What needs to be done:
Extract the first line through the line containing "lamp.visible_glossy = False" from the listing below, exactly as written.

Rows:
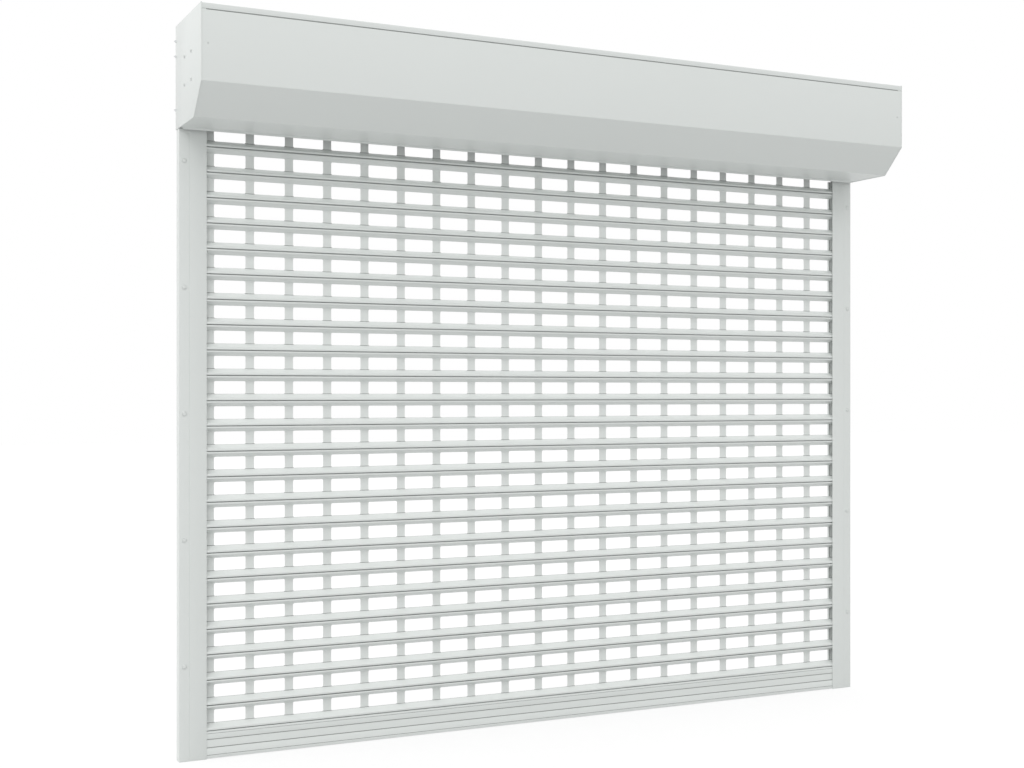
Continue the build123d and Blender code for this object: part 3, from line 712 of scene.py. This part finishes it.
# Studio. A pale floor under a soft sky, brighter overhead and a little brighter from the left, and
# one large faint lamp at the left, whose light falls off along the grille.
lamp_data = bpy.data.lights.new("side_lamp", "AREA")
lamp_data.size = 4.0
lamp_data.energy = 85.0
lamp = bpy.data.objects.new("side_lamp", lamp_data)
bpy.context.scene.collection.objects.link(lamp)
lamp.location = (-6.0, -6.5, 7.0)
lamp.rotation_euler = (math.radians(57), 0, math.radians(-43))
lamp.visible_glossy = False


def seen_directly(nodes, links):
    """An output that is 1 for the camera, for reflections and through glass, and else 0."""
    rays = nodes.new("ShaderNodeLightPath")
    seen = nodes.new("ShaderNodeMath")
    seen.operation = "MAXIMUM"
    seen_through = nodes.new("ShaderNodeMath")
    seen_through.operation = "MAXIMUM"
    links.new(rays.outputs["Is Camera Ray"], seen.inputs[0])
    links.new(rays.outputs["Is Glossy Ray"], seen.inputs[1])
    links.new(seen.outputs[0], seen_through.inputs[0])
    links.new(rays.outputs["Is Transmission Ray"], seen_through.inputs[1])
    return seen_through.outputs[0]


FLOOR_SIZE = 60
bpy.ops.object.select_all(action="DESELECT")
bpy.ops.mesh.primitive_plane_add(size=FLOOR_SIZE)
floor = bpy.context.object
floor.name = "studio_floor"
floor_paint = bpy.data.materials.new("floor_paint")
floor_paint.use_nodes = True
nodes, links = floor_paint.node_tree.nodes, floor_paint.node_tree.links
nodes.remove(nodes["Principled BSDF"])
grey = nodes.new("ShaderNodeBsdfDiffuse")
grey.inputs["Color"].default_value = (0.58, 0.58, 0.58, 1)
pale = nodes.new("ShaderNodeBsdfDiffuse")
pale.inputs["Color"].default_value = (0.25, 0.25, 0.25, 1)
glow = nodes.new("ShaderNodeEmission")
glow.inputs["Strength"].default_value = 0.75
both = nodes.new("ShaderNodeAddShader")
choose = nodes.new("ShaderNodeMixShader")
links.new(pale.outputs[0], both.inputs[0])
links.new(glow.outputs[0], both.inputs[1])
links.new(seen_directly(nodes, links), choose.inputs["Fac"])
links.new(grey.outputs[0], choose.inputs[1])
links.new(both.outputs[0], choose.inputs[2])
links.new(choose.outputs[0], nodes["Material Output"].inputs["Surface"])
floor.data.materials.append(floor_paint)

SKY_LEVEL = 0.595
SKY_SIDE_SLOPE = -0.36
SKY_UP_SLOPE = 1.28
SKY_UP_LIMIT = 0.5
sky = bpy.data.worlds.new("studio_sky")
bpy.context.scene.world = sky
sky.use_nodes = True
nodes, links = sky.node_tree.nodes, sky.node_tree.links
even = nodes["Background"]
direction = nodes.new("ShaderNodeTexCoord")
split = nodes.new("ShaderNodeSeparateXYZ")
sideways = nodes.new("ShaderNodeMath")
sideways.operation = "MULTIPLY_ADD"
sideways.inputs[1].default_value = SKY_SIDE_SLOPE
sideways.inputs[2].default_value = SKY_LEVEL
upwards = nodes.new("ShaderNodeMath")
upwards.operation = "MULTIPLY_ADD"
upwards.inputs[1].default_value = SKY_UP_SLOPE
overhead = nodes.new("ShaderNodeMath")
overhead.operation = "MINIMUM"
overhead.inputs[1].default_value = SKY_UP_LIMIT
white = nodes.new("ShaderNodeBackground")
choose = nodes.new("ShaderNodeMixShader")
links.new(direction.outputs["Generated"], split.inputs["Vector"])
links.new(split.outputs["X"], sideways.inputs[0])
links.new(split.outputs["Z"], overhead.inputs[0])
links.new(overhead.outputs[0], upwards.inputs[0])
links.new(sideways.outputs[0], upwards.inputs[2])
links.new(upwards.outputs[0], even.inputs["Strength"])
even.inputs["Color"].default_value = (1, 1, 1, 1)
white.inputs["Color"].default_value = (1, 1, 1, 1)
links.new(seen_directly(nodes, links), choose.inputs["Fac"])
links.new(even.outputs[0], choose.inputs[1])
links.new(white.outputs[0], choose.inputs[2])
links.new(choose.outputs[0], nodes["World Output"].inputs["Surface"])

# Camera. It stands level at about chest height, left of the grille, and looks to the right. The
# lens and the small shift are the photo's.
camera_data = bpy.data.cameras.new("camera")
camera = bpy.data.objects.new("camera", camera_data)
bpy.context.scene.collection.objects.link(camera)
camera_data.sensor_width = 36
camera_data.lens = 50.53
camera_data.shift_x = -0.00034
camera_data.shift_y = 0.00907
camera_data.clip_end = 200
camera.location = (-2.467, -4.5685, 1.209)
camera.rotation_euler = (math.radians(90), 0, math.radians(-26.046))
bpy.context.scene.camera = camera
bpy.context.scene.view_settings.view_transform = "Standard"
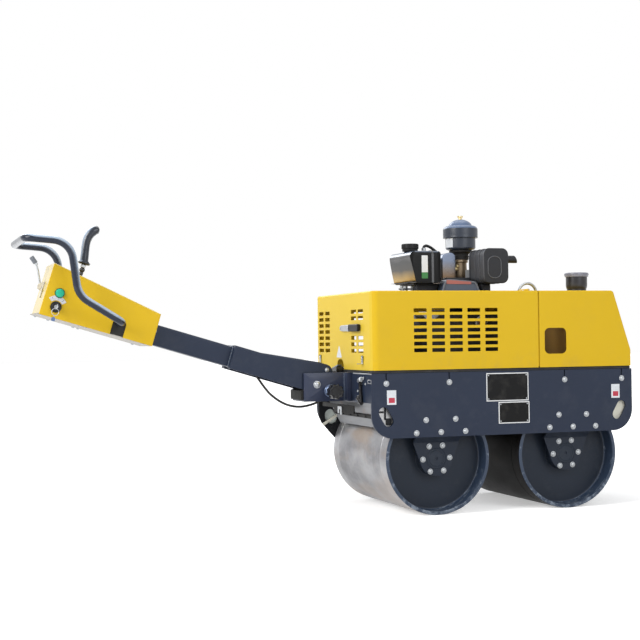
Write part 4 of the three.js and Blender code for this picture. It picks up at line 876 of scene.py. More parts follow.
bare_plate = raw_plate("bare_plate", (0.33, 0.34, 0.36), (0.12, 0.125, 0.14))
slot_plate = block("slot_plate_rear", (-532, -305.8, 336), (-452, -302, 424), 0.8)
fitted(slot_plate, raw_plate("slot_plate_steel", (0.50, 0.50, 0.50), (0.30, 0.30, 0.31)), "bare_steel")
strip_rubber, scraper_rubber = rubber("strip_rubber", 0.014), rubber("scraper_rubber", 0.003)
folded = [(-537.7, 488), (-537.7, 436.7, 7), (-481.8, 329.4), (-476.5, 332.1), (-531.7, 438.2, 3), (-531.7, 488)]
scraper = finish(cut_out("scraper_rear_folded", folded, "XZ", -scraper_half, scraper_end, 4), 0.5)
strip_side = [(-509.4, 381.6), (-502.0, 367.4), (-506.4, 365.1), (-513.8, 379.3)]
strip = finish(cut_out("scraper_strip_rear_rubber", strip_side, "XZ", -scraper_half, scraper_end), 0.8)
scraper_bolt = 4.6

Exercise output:
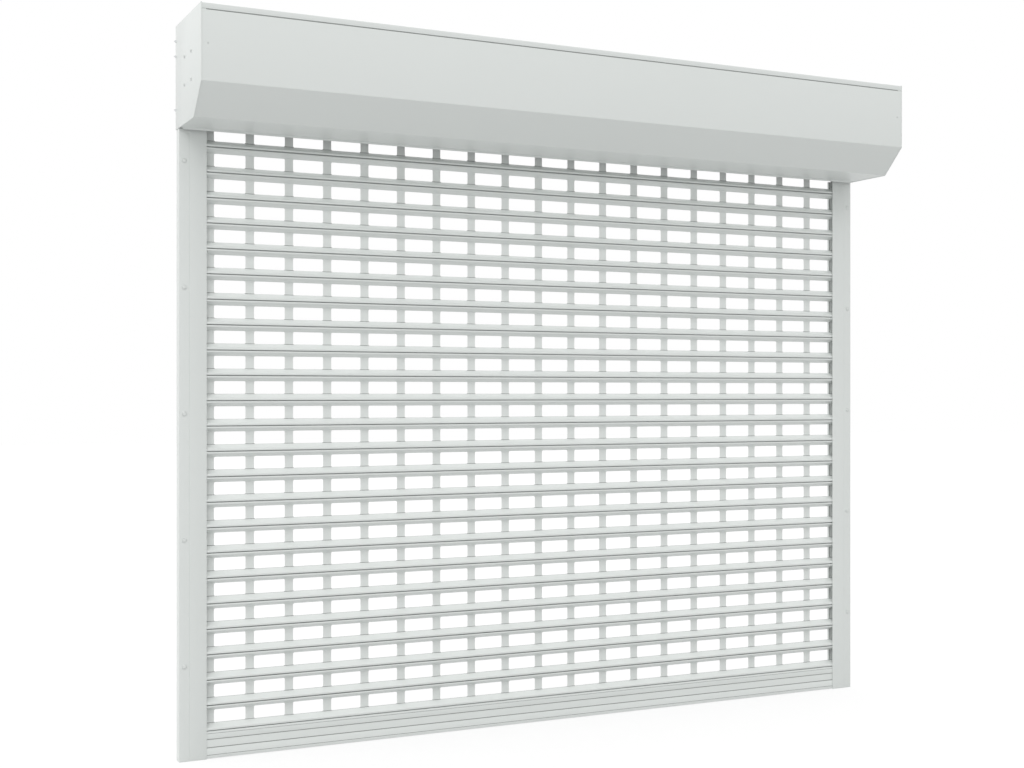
Continue the build123d and Blender code for this object: part 3, from line 712 of scene.py. This part finishes it.
# Studio. A pale floor under a soft sky, brighter overhead and a little brighter from the left, and
# one large faint lamp at the left, whose light falls off along the grille.
lamp_data = bpy.data.lights.new("side_lamp", "AREA")
lamp_data.size = 4.0
lamp_data.energy = 85.0
lamp = bpy.data.objects.new("side_lamp", lamp_data)
bpy.context.scene.collection.objects.link(lamp)
lamp.location = (-6.0, -6.5, 7.0)
lamp.rotation_euler = (math.radians(57), 0, math.radians(-43))
lamp.visible_glossy = False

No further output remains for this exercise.